All of that, every bit of that 350 word spiel, is building to this point: I loved The Fifth Season. I loved it so much. It surprised me, and you might put together that surprising a writer with your writing is not an easy thing, most of the time. Authors are rarely taken unawares by plot and story progression. More often than not, we see exactly what you're doing, there. But Jemisin threw me, and not only that, she threw me in ways that I knew, in retrospect, I should have put together.

At this point, we're going to be getting into spoiler territory for The Fifth Season. Spoiler warning, spoiler warning, spoiler warning. There, I gave you four of them. Listen to whichever one you want, because I don't review without spoilers. Sorry.

The Fifth Season immediately opens with something different, something steeped in voice. And I can't stress the importance of voice in reading enough. "Let's start with the end of the world, why don't we?" Immediately, I'm interested. Immediately, you learn so god damn much. You get an idea of how this book is going to read. You learn early on that time isn't exactly a meaningful concept within these pages. It's certainly not a singular linear pathway. And you understand from this line, and the rest of the prologue, that the world we're stepping into isn't a super hospitable one. It's a dangerous place to exist.

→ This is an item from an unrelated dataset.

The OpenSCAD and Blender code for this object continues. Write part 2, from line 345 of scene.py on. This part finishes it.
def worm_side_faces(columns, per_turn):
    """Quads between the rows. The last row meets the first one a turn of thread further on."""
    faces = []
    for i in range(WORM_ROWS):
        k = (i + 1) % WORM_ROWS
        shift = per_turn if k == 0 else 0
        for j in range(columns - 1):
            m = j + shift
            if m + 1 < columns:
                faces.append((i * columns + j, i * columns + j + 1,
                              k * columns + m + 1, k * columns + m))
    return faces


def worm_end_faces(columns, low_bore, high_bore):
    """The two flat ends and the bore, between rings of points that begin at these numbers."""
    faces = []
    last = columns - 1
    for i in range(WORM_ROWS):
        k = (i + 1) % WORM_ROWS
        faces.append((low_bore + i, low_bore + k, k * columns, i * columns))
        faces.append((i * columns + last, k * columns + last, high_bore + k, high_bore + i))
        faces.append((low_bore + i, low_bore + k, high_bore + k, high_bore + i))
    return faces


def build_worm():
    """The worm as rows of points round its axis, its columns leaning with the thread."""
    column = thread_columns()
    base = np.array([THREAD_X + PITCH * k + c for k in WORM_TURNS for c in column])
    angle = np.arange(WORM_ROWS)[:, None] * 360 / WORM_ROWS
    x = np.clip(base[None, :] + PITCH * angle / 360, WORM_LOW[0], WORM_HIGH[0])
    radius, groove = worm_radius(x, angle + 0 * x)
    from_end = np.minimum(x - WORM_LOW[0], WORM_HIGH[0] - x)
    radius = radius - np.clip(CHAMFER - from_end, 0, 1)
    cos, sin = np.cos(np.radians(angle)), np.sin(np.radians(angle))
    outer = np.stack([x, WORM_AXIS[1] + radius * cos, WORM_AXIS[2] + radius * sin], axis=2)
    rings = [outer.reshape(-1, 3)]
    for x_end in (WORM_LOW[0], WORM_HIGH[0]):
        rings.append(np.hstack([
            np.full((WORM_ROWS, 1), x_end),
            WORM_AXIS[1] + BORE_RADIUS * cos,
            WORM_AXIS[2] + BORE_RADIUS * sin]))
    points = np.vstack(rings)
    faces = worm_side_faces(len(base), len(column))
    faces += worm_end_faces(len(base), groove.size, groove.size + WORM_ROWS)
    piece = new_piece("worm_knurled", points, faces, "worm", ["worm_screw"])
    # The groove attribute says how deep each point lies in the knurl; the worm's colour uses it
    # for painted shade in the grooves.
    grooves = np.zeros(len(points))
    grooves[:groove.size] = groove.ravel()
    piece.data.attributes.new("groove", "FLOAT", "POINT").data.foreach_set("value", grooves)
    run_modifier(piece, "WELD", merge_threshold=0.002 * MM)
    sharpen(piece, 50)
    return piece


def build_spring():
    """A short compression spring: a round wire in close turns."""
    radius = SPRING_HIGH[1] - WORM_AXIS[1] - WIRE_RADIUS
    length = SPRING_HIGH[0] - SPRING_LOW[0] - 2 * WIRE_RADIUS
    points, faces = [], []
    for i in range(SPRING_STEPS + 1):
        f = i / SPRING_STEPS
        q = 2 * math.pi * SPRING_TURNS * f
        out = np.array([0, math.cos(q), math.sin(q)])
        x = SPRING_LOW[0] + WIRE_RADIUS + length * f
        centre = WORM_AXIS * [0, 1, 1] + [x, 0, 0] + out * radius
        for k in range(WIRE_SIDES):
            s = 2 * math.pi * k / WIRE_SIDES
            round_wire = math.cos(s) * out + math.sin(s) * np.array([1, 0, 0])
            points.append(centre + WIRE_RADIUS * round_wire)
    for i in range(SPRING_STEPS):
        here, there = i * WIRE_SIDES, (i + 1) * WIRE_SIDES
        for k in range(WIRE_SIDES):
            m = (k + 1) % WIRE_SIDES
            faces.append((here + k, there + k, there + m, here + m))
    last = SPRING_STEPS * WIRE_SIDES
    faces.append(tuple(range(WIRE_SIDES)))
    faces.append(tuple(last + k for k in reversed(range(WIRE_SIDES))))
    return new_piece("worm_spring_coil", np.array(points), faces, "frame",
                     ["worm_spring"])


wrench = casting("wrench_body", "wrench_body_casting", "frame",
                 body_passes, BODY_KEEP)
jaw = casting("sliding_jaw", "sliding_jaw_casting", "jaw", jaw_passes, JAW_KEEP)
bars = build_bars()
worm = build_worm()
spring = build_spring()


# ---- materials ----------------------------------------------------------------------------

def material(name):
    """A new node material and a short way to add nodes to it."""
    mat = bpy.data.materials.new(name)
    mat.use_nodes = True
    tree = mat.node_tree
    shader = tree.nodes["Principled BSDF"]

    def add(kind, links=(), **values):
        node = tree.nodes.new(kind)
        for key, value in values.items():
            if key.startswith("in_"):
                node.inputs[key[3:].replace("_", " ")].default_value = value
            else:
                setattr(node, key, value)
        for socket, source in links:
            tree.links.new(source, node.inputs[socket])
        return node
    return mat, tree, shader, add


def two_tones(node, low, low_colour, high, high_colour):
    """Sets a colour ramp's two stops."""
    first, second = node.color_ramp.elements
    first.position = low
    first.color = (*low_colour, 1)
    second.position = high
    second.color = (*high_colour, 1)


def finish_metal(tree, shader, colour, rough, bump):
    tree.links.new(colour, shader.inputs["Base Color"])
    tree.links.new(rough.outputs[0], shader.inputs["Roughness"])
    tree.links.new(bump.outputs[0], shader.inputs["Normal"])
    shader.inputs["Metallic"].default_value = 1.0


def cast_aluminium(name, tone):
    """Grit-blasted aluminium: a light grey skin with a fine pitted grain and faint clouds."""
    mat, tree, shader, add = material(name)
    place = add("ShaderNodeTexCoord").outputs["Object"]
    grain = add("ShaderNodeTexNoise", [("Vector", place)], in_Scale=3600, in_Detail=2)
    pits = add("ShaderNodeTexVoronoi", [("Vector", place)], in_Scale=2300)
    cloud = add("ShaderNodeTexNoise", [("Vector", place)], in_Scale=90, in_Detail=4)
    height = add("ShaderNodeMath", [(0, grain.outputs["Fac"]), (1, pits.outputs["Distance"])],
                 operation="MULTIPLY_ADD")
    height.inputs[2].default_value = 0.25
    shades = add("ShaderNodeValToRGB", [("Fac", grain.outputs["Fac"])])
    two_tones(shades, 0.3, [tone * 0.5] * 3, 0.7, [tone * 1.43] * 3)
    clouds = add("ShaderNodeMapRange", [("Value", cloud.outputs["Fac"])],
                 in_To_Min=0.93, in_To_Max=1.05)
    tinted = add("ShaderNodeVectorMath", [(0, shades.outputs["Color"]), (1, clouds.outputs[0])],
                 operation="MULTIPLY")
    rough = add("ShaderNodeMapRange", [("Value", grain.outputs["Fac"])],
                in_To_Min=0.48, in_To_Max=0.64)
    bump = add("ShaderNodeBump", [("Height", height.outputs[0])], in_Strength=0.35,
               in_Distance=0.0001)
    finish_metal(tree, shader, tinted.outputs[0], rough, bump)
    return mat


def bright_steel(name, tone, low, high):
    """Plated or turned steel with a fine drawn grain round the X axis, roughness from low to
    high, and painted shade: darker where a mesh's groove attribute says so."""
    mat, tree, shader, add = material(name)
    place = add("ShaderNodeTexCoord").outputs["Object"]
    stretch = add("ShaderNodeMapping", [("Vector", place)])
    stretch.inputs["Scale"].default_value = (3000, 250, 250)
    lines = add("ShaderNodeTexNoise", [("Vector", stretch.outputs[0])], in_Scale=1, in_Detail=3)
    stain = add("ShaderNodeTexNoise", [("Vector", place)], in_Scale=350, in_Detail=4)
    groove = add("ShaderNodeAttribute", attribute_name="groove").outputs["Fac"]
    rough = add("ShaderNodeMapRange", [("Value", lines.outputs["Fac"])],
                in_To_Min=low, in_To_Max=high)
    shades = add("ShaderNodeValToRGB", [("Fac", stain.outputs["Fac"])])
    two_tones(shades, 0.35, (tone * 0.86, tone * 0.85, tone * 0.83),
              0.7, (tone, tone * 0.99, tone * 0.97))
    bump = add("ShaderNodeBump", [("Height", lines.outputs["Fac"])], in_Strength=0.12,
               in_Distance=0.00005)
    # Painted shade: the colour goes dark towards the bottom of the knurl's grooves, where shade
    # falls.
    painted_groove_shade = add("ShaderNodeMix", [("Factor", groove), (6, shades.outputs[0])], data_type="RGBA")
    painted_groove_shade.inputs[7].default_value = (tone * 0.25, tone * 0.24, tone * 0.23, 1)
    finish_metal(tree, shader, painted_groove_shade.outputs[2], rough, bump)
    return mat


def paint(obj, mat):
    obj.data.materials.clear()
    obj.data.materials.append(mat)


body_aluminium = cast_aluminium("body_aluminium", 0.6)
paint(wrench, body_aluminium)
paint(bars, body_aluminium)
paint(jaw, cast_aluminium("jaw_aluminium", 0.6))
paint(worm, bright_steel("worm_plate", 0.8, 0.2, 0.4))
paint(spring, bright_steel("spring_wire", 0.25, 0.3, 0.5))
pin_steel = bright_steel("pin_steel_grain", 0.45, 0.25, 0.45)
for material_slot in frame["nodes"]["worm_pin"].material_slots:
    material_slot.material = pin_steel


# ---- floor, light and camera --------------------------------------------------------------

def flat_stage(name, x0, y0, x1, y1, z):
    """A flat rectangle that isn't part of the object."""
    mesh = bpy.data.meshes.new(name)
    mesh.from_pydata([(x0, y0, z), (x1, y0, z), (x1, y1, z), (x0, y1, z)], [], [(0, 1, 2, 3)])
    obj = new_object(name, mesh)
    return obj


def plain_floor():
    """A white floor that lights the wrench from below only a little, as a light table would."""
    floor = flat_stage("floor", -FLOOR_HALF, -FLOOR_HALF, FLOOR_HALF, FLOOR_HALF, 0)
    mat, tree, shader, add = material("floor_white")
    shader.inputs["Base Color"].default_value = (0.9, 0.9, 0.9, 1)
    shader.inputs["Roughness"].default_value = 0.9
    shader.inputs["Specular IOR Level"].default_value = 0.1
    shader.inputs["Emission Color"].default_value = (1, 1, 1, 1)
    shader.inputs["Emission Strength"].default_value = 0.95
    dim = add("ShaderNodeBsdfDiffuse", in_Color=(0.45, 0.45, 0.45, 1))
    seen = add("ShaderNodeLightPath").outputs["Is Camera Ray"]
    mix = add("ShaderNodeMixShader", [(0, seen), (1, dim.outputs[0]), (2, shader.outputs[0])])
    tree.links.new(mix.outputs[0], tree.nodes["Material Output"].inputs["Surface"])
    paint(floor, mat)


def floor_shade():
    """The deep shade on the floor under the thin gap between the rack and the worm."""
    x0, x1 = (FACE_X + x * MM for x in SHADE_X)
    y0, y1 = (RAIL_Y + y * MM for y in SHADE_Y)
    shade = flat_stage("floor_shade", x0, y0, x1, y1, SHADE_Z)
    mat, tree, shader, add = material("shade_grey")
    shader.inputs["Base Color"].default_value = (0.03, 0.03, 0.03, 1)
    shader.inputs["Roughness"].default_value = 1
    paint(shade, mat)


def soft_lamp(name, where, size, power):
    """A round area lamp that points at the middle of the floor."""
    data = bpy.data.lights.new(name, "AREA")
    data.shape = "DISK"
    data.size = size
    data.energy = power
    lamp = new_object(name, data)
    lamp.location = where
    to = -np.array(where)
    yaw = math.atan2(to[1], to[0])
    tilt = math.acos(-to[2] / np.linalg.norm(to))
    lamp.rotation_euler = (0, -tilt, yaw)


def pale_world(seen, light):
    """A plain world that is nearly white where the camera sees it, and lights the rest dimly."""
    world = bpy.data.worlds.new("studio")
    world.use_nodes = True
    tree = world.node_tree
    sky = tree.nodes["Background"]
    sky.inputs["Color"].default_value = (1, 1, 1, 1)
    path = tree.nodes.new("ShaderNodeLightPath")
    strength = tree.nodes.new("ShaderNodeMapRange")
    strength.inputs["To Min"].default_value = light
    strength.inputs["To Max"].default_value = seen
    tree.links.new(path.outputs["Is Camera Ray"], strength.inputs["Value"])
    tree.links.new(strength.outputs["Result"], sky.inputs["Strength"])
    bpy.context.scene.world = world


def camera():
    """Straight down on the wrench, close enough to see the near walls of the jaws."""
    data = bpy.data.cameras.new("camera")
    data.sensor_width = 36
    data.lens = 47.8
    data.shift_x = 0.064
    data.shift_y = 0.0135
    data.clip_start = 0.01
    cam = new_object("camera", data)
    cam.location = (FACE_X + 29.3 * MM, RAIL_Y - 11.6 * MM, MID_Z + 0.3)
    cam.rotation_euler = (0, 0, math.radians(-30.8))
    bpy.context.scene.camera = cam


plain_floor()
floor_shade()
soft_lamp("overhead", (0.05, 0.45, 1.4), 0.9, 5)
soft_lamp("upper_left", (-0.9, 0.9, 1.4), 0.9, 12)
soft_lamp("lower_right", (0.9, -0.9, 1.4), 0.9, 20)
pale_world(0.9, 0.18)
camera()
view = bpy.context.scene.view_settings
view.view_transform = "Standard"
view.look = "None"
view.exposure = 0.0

And the writing on a mechanical level also lends to the intentionally disjointed, unstable feeling of the world. The Stillness is, ironically, not still at all. It's plagued by constant seismic activity that has to be stilled by the inborn magic of orogeny in certain people. And the writing switches back and forth—hold onto something, because the reaction to this is never good—between close third person and second person POVs. And yeah, if you'd suggested to me that a book like that could be good? I would have rolled my eyes and humored you while walking away.

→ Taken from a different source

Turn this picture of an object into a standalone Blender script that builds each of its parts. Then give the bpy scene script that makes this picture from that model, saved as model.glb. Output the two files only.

But it works. Damn it all, it works when it's done here. Essun is all told in second person. You are Essun. You are learning about yourself. You are uncovering your own secrets as you read. Damaya and Syenite are both close third person. You're seeing their story unfold, and with the way this is written, it's perfect. It's beyond perfect. It's the only way it could have made sense.

Okay, I did give spoiler warnings, but I am going to give you a fifth one, because this is a big part of the book. This is the twist at the end. Are you warned? Are you feeling prepared? Okay.

There are three characters…but there is also only one. Essun talks throughout her chapters about changing who she is, becoming someone else. She's clearly changed her identity before, and Essun isn't her original identity. I kept wondering how Damaya, Syenite, and Essun would be brought together. Then she revealed that Damaya chose the name Syenite when she became a proper orogene.

I should have put the rest together at that point, but I didn't. I assumed the book would end with Syenite and Essun meeting up. They didn't have to, because after she stopped being Syenite, she started being Essun. It's all one character. Essun is written in second person because it's direct. Those other people with other stories? They are, for means of Essun's own survival, other people. They are no, and cannot be, her. If they were her, then she would be killed. Probably brutally killed. So she is no one but Essun. That's why it's structured the way it is, and it's beautiful.

The Fifth Season also shoots wide and away from my problems with high fantasy. This is not Anglo-Saxon. It's set somewhere equatorial, with a mostly black cast of characters. It instantly shifts the feeling of the book. The described beauty standards aren't written through a European gaze. The senses of loyalty, cooperation, etc are all shifted just slightly off from what's expected. It sounds like it shouldn't make much of a difference, but it does. It makes a huge, sweeping difference, and I honestly think that's part of what makes it feel like a new world. The Stillness feels like it's different than our world, and that immediately helps sell the fantasy for me. Just a tiny shift away from what's expected, like the little slips of a fault line, changes everything.

It doesn't stop with the worldbuilding though. I can absolutely see why the Sad/Rabid Puppies hated this book. They're wrong, and they're bigoted, but I see why it wouldn't appeal to them. Jemisin creates a world of casual diversity. Female black MC. Most powerful character in the whole world? An older black gay man. There's a casual mention of a transwoman, and also god damn HRT in a fantasy world. The Fifth Season is a place where diversity can live. And no, The Stillness is not a place that encourages differences. They're not supposed to be. The government in charge (The Fulcrum, the Sanzed, and Yumenes) hates difference, hates change. But they're not the good guys.

So a chill black female main character, who ends up in a three way relationship with a gay man and a bisexual man, and who travels with a pseudo-adopted son and a transwoman from noble blood? Yeah, don’t' read this if you're a bigot. You won't like it.

And with that segue, I would say there's one more group who may want to avoid this, but not for shitty reason like the bigots. If you are particularly affected by tragic, awful things happening to children…maybe not the book for you. While it always makes sense in the world, the story, and with the characters, it's a noticeable thing: children in this story do poorly. Their hands are broken to teach them lessons. They're forced to live in barns. They're kept in comatose states to serve the government. They're molested by their social superiors. And they're sometimes just flat-out murdered in cold blood. It works, it really does, but there's enough that even I think it's worth warning off people who just can't handle that. Or even if you just can't handle it right now, or without warning. You've been warned.

But all in all, The Fifth Season is the first book to leave me in a proper book hangover for…a few years, at least. I think the last one was How to be a Normal Person, and that hangover only lasted a day or so.

I'm on day three of my Fifth Season hangover as I write this, and I don't see it getting better anytime soon. So clearly I'm giving this book 5 stars. Thank you for writing this, Ms. Jemisin. Thank you.